Exchange hashes instead of raw values. Each side runs SHA256(email) and sends the digests; equal digests mean equal emails, and you never sent a plaintext email. This feels safe and is not. Emails, phone numbers, and names are low-entropy. There are only so many plausible emails, and an attacker who receives your hashes can simply hash every address in a leaked breach corpus (or every firstname.lastname@bigco.com combination) and look for collisions. This is a dictionary attack, and against a hash of jane.smith@acme.com it takes seconds. Unsalted hashing of PII is reversible in practice. It is not encryption, it is an index.

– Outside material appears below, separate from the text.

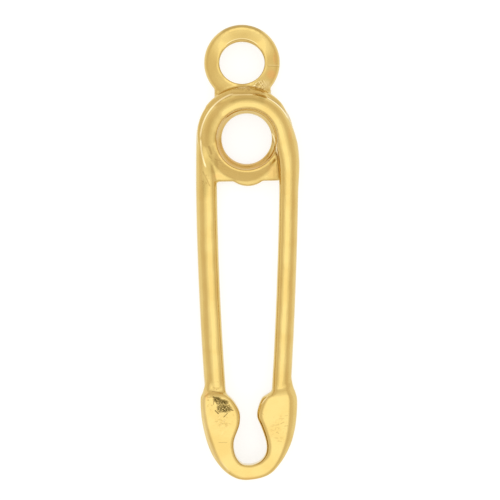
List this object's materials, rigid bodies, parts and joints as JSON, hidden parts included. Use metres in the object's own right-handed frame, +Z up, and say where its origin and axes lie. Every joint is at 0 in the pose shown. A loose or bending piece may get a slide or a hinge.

Salt the hashes. Add a shared secret salt before hashing, so SHA256(salt + email). Now the attacker needs the salt, which helps. But you have two new problems. First, both sides need the same salt, so you are back to a key-exchange problem and the salt becomes the thing worth stealing. Second, and fatally for our use case, salted hashing is still exact-only. jane.smith@acme.com and Jane.Smith@Acme.com produce completely different digests. (212) 555-1212 and 212.555.1212 produce completely different digests. Real lists are full of that drift, and exact hashing throws away every fuzzy match. You would report an overlap far smaller than the truth and call it privacy.
So the requirements that survive contact with reality are: the comparison must tolerate typos and formatting differences (fuzzy, not exact), and it must resist the guess-and-hash dictionary attack (keyed, not just hashed). That combination is what a CLK gives you.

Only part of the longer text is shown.